One main point of disruption: Relative newcomers vying to get on the TV news channel podium with  longtime number one and two leaders -- Fox News Channel and MSNBC. <

CNN, by all accounts, is solidly -- but none too happy  -- in third place in viewership. But it has been slipping in profitability. Revenues down some versus the year before to $832 million, according to S&P Global Market Intelligence, as reported by The New York Times. 

Looking over its shoulder companies/news operations like Newsmax, Nexstar Media Group’s NewsNation, and X (formerly Twitter) -- are all in contention looking to ascend to where CNN now occupies, at least from a viewership/user perspective. 

Going forward, Thompson will still need to address the whole streaming platform thing.

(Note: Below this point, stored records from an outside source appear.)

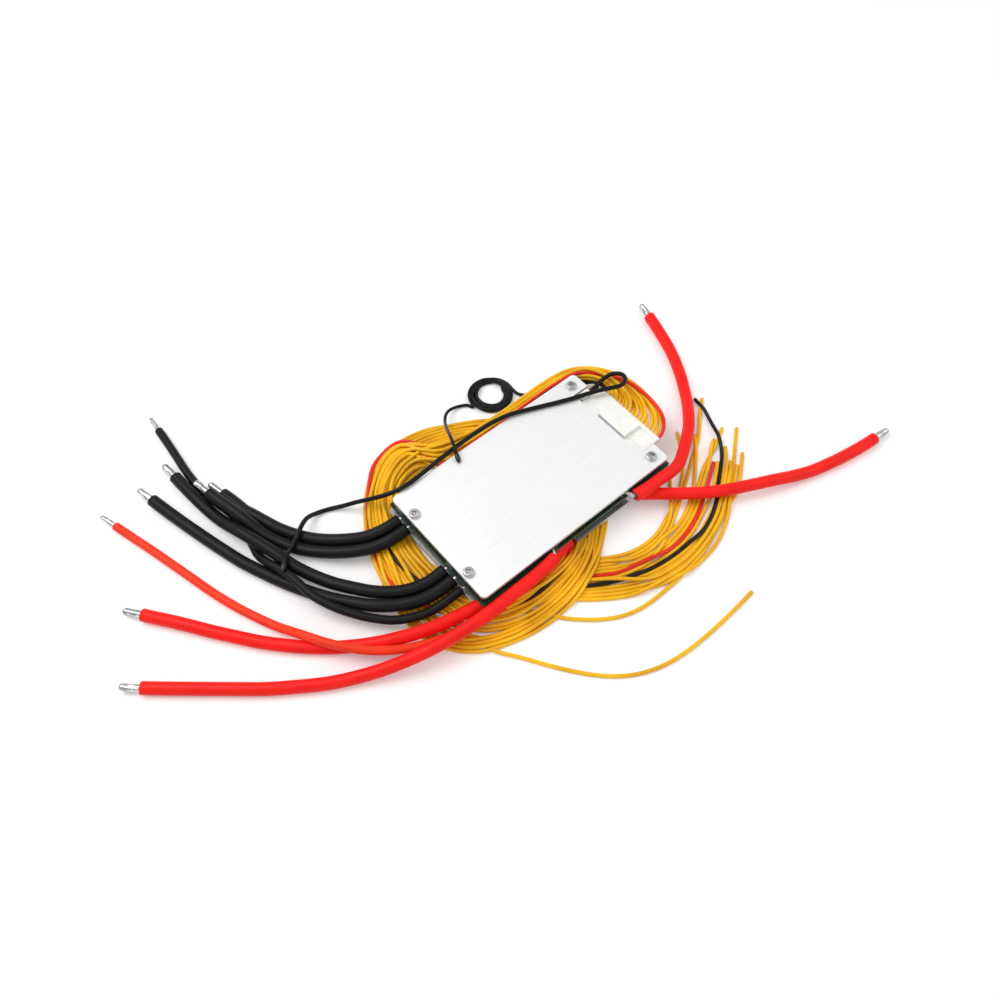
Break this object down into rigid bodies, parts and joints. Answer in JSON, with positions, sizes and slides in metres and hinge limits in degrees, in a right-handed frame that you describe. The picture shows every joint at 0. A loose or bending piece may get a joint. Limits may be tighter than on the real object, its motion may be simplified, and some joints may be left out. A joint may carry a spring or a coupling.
{
  "type": "battery management board",
  "caption": "Flat circuit board between two aluminium plates, with thick power leads to both sides, thin sensor cables and a coiled multi-wire balance harness plugged in at one end",
  "frame": {"origin": "the middle of the box around the plates, the screws and the balance plug, without the cables", "axes": "+X runs along the plates from the black leads' end to the balance plug, +Z points out of the cover plate, and +Y is the edge that the balance bundle runs along"},
  "size_m": [0.3864, 0.2832, 0.0222],
  "materials": {
    "cover": "pale brushed, satin",
    "plate": "satin",
    "board": "dark green solder mask, satin",
    "screws": "plated, satin",
    "spacers": "turned, satin",
    "moulded": "moulded, matt",
    "tinned": "tinned, bright",
    "pad": "matt",
    "ceramic": "matt",
    "connector": "moulded nylon, satin",
    "black_lead": "silicone, satin",
    "red_lead": "silicone, satin",
    "orange_lead": "silicone, satin",
    "sensor_cable": "satin",
    "yellow": "smooth",
    "red_wire": "smooth",
    "black_wire": "smooth"
  },
  "bodies": {
    "root": {"cover_plate": "cover", "base_plate": "plate", "circuit_board": "board", "cover_screws": "screws", "upper_spacers": "spacers", "lower_spacers": "spacers", "power_transistors": "moulded", "transistor_metal": "tinned", "thermal_pad": "pad", "shunt_resistors": "tinned", "bus_bars": "tinned", "balance_resistors": "moulded", "balance_transistors": "moulded", "monitor_chip": "moulded", "driver_chips": "moulded", "capacitors": "ceramic", "balance_header": "connector", "header_pins": "tinned", "balance_plug": "connector", "crimp_terminals": "tinned", "sensor_socket": "connector", "lead_joints": "tinned", "black_lead_1": "black_lead", "black_lead_2": "black_lead", "black_lead_3": "black_lead", "black_lead_4": "black_lead", "thin_black_lead": "black_lead", "red_lead_1": "red_lead", "red_lead_2": "red_lead", "red_lead_3": "red_lead", "red_lead_4": "red_lead", "orange_lead": "orange_lead", "tinned_ends": "tinned", "sensor_cable_a": "sensor_cable", "sensor_cable_b": "sensor_cable", "sensor_coil_b": "sensor_cable", "sensor_tail_b": "sensor_cable", "sensor_beads": "sensor_cable", "wire_bundle": "yellow", "wire_coil": "yellow", "yellow_wires": "yellow", "red_wire": "red_wire", "black_wire": "black_wire", "loose_wire": "yellow"}
  },
  "joints": []
}
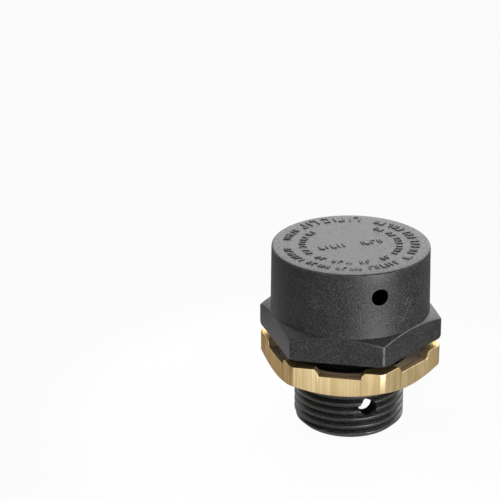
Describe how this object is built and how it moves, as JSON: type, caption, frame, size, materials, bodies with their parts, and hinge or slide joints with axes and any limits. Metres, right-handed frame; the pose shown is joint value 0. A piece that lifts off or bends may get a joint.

Warner Bros. Discovery executives already nixed the whole separate streaming platform idea of CNN+ a few years ago -- an effort pushed by previous CNN senior executive Jeff Zucker.

Instead WBD has taken the modest approach to incorporate some of CNN into Max, under a “CNN Max” channel --- only to live simulcast three shows hosted by Jake Tapper, Wolf Blitzer and Anderson Cooper.

No one can blame stopping the pricey CNN+ decision considering where we now see an even tougher road to profitability for major legacy media-own streamers services (Disney+, Peacock, Paramount+). 

Giving CNN a backseat position on Max may not all be bad -- all this to avoid breaching any exclusively-oriented deals that hard-pressed money-losing pay TV cable/satellite/telco, and virtual companies currently have with the live, linear CNN network group.

Overall, transitioning from legacy to streaming will continue to be a struggle. It’s not going away anytime soon. For that, CNN, now under new leadership, needs a bigger and steadier plan.